Of course the everyday Creationist victim you're likely to encounter at work, church, or school, will sometimes pipe up with "Why aren't dogs evolving into whales now, right now, before my very eyes?" Well obviously the question is loaded: Dogs did not evolve into whales in the first place and any future evolution is not going to produce a creature exactly like whales. Nor would the scope of human life permit such an observation. But we certainly have all kinds of examples of clearly terrestrial creatures which appear to be caught in mid evolution in various states of marine adaptivity, changing forms from land dwellers to water dwellers. Seals, walruses, sea otters, beavers, and Penguins, just to name a few, come to mind. Given the opportunity and time, any one of those groups could go on to become fully aquatic and get as big as a diesel rig, just like the descendants of ambulocetus did.

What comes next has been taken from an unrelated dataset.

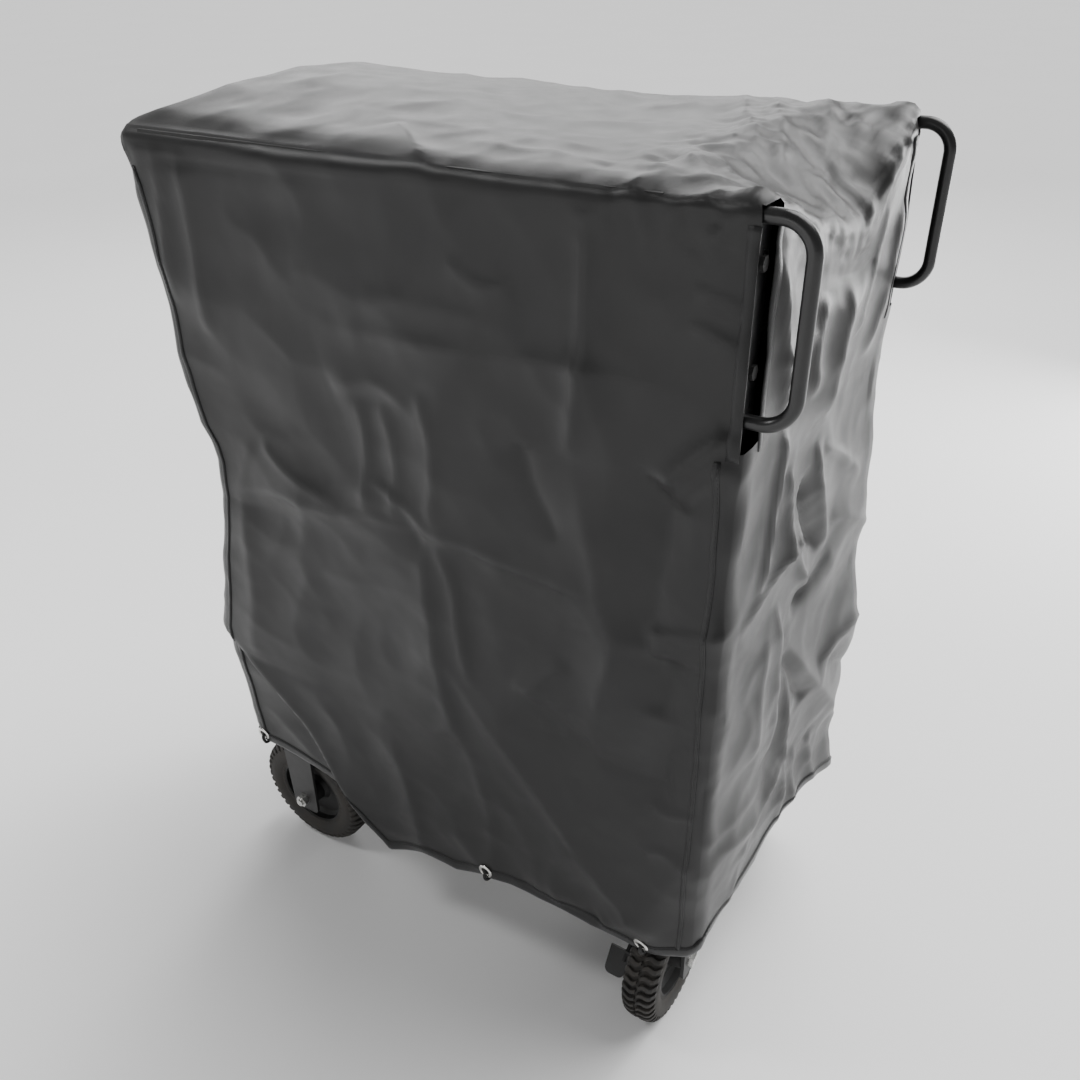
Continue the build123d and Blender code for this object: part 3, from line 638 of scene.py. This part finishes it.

Top left: Blue Whale Top Right: Sperm Whale Bottom Left: A small pod of Narwhales (Note single tusk in males. It's actually an elongated tooth) Bottom Right: Bowhead Whale with Beluga Whale escort
A few whales and other creatures by size
Enlarge (Hi-res image warning)
Most nations are curbing whaling as an industry. Even the Blue-whale is making something of a comeback. But pollution and over fishing are just as much of a threat to the delicate balance of the marine ecosystem whales depend on as a Japanese Trawler with an explosive tipped harpoon gun.
Whales and their four-limbed ancestors were here long before humans or hominids or even the great apes and monkeys. They rose from the tableau of a shattered world, the smoldering remains of the long lost planet of the dinosaurs. In a little ten million years the grew from the size of antelope to the most massive animals known, and now dominate the ocean in both intelligence and size. They have survived ice ages, continental drift, super-volcanic eruptions, and greenhouse gases. Now they face their biggest threat yet: The fleets of whalers both past and present, and pollution led by the United States headed by a cabal of neo-cons ansd their swindled right-wing Christian followrs who enable them in the belief that God put whales and everything else on this planet to be plundered until the apporaching glorious rapture. Regardless of where they came from and how they evolved, looking forward, our world without whales would be a tragedy; a world poorer, a loss of riches, their extinction at our hands unacceptable.
But we must bear in mind these are wild creatures, born free in an alien three-dimensional realm of deep ocean; they are neither the Demons which tomented Captain Ahab or the tame, gentle giants of Seaworld. They can and have attacked humans, at times for no apparent reason, albeit rarely. And they have saved drowning people, again we have no idea why. They do not exist for crass amusement, but they surely provide us with wonder if observed with respect.
They are mysterious, mostly just curious, and generally harmless. But after their recent experiences with the walking ape, I'd guess what they would really like, if they could speak for themselves, is simply to be left alone.
The ocean is vast, surely big enough for both whales, and ourselves, to co-exist. Maybe that's what this guy is trying to tell us ... If only we could decipher his song.